After seven years of researching two-stroke engine technology used in motorcycles, small boats and lawn mowers, Chrysler engineers have gained valuable experience in technologies associated with injecting fuel directly into the combustion chamber, according to Floyd Allen, executive engineer, core powertrain.
"We think we've shaved 18 months, maybe two years, off the development time for four-stroke direct injection engines," Allen said. "We've learned a lot about stratified charge, lean burn combustion, direct injection, highly-efficient, high-pressure injectors and high-pressure gasoline fuel pumps."
Four-stroke DI gas engines are believed to have the potential of one day achieving more than 45 miles per gallon, which is comparable to advanced, small displacement direct injected diesel engines of the future.
"We've also taken two-stroke technology as far as it can go without a lean burn catalyst, a device that might enable the two-stroke engine to meet the strictest, future emission standards in the United States," Allen said. "When that development comes, and I wouldn't be surprised if that happens in the next five years, Chrysler now has the potential to be ready with a marketable, two-stroke engine."

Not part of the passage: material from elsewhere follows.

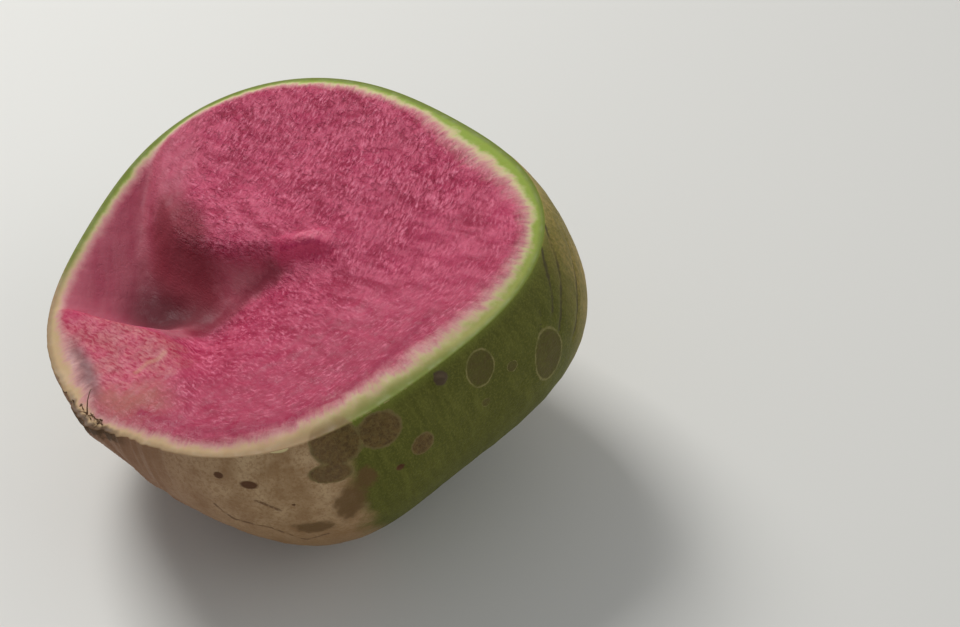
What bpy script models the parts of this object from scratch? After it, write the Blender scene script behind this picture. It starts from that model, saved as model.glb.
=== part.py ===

Two-stroke engines have long been promising because of better fuel economy, fewer parts, better efficiency and a smaller engine package (about two-thirds the size and weight of conventional engines) that would allow for more design flexibility and lower hood lines.
Chrysler first began looking at two-stroke engines in the 1940s when it applied a process developed by Texaco -- a uniflow, opposed-piston, ported engine. Chrysler revisited the subject more earnestly in 1989.
"We purposely kept it small, about 20 young engineers, working in a focused, frenzied environment of creativity, much as a racing team operates," Allen said. "In fact, the culture created here was, in many ways, a forerunner of the platform approach to building cars that Chrysler has instituted."
Many people, including some within the company, thought the technology didn't have a chance. Tom Lawrence, engine development supervisor, was aware of those skeptics from the time he signed up for the two-stroke team in 1989.
"As good as the technology sounded, there were potholes along the way," Lawrence said. "People within and outside the company were saying it couldn't be done.
"For example, it was said we couldn't make the engine idle because it would violate the second law of thermodynamics. We couldn't come close to the Tier 1 NOx standards because the invention of a lean burn catalyst didn't seem possible. Some people thought we were wasting company funds at a time when they were scarce. I don't recall if we took those statements as challenges, just ignored them or really didn't know any better. We just carried on."
On the contrary, it may turn out to be one of the best research investments Chrysler has ever made.
"It was a great investment," Allen said. "Seven years ago, two-strokes were an unknown quantity to us. Now, it's one more piece of the technology puzzle we understand. Would we do it again? In a New York minute!
"This is very similar to the infusion our Patriot program gave the hybrid electric vehicle development team. We took both technologies as far as we could and are now concentrating our efforts on those areas that appear to be most promising in the very near future."